The Al-Azma family is a well-established Damascene family founded by Hasan Bey Al-Azma, who died (1040 AH / 1630 AD) when he came from Konya to Damascus and settled in the Al-Midan district and served as a commander of the local Yerli Janissary forces in Damascus. Over the centuries, the family became deeply integrated into Damascene society. One of the family's ancestors played a pivotal role in leading a popular uprising against the oppression of a Turkish governor, part of a broader conflict between the Yerli Janissaries and the foreign Qapiqoli forces. Despite the rebellion's suppression and subsequent marginalization, the family eventually regained prominence, establishing itself as an influential force in Syria's political and social landscape.

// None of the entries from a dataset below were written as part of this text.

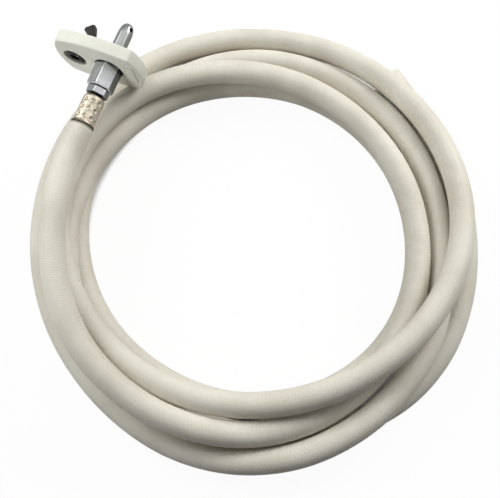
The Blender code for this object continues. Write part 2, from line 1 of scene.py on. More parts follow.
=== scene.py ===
from math import asin, atan2, ceil, cos, degrees, dist, hypot, radians, sin, sqrt, tan, tau as turn

import bmesh
import bpy
import numpy as np
from mathutils import Matrix, Vector


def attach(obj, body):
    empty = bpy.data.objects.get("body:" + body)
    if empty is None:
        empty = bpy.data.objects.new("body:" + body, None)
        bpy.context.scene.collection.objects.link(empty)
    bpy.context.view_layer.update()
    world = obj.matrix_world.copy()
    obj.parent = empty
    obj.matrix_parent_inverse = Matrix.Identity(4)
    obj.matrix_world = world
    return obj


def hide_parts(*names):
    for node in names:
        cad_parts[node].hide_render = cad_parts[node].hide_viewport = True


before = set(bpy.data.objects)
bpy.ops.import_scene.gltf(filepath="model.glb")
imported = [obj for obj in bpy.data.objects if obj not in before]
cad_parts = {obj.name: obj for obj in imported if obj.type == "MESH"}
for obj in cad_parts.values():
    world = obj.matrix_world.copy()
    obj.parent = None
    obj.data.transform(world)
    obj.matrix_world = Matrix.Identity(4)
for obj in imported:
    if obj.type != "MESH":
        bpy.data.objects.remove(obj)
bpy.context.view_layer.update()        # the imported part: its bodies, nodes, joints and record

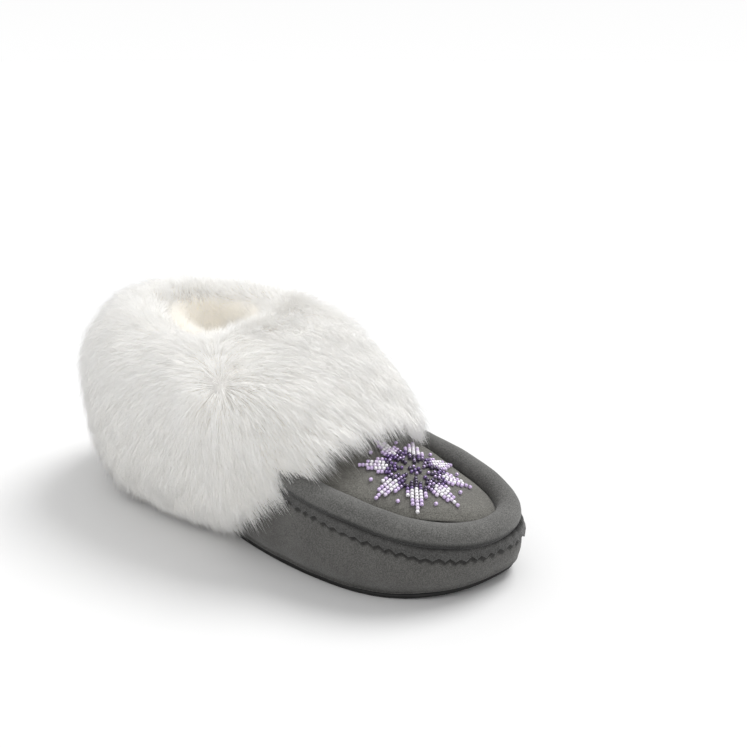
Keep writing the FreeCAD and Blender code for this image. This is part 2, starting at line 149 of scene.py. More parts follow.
# ======== small tools
def cubic(knots, values, closed=False):
    """A smooth curve through the values at the knots, as a function of the knot."""
    knots = np.asarray(knots, float)
    values = np.asarray(values, float)
    if values.ndim == 1:
        values = values[:, None]
    last = len(knots) - 1
    gaps = np.diff(knots)
    slopes = np.diff(values, axis=0) / gaps[:, None]
    left = np.zeros((last + 1, last + 1))
    right = np.zeros((last + 1, values.shape[1]))
    for k in range(1, last):
        left[k, k - 1:k + 2] = gaps[k - 1], 2 * (gaps[k - 1] + gaps[k]), gaps[k]
        right[k] = 6 * (slopes[k] - slopes[k - 1])
    left[0, 0] = left[last, last] = 1
    if closed:
        left[0, last] = -1
        left[last] = 0
        left[last, [0, 1, last - 1]] = 2 * (gaps[0] + gaps[-1]), gaps[0], gaps[-1]
        right[last] = 6 * (slopes[0] - slopes[-1])
    bend = np.linalg.solve(left, right)

    def value(at_knot):
        at_knot = np.atleast_1d(np.asarray(at_knot, float))
        k = np.clip(np.searchsorted(knots, at_knot, side="right") - 1, 0, last - 1)
        gap = gaps[k][:, None]
        after = (at_knot - knots[k])[:, None]
        before = gap - after
        return ((bend[k] * before ** 3 + bend[k + 1] * after ** 3) / (6 * gap)
                + (values[k] / gap - bend[k] * gap / 6) * before
                + (values[k + 1] / gap - bend[k + 1] * gap / 6) * after)
    return value


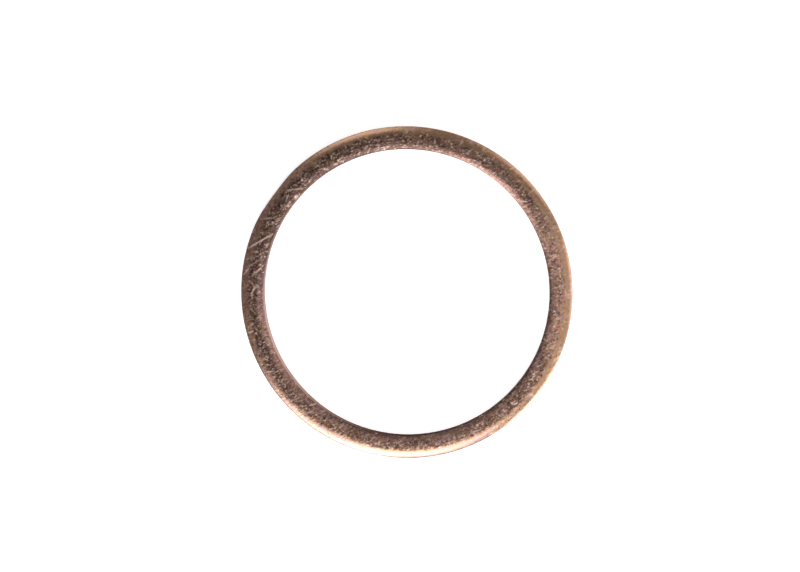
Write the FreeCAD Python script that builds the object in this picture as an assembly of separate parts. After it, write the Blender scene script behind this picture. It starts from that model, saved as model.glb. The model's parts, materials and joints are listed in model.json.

The historian Khayr al-Din al-Zirikli described the Azama family as follows: "The Azama family is one of the well-known families in Syria. They settled in Damascus in the early 11th century AH and produced distinguished officers, administrators, and scholars."
(Encyclopedia of Notable Figures, vol. 8, p. 214.)This family has produced many personalities in various fields, including:

- Aziz al-Azmeh (born 1947), Syrian historian
- Bashir al-Azma (1910–1992), Syrian doctor and politician
- Mehran Azma, known as R. Barrows, American musician
- Nabih al-Azma (1886–1964), Syrian politician
- Kinan Azmeh (born 1976), Syrian musician
- Yasser al-Azma (born 1942), Syrian writer and actor
- Yusuf al-Azma (1883–1920), Syrian politician

The origins of the family are disputed. Most accounts suggest Turkish roots, due to their ancestor's prolonged residence in Konya. However, the family's genealogists claim Arab lineage, which is the more likely and officially adopted position by the family itself. Their founder, Hasan, was known by the title "Al-Azma" before the people of Damascus nicknamed him "Turkman." The head of the family has written an extensive article explaining that the family is part of the "Al-Uzama" clan in Jordan, which descends from the Subaihat tribe of Bani Khalid. Genetic analysis shows the family belongs to the rare mutation J-ZS5973, which falls under the major J1-P58 branch shared by most Semitic peoples. This indicates an Arab origin and a presence in the Levant for thousands of years.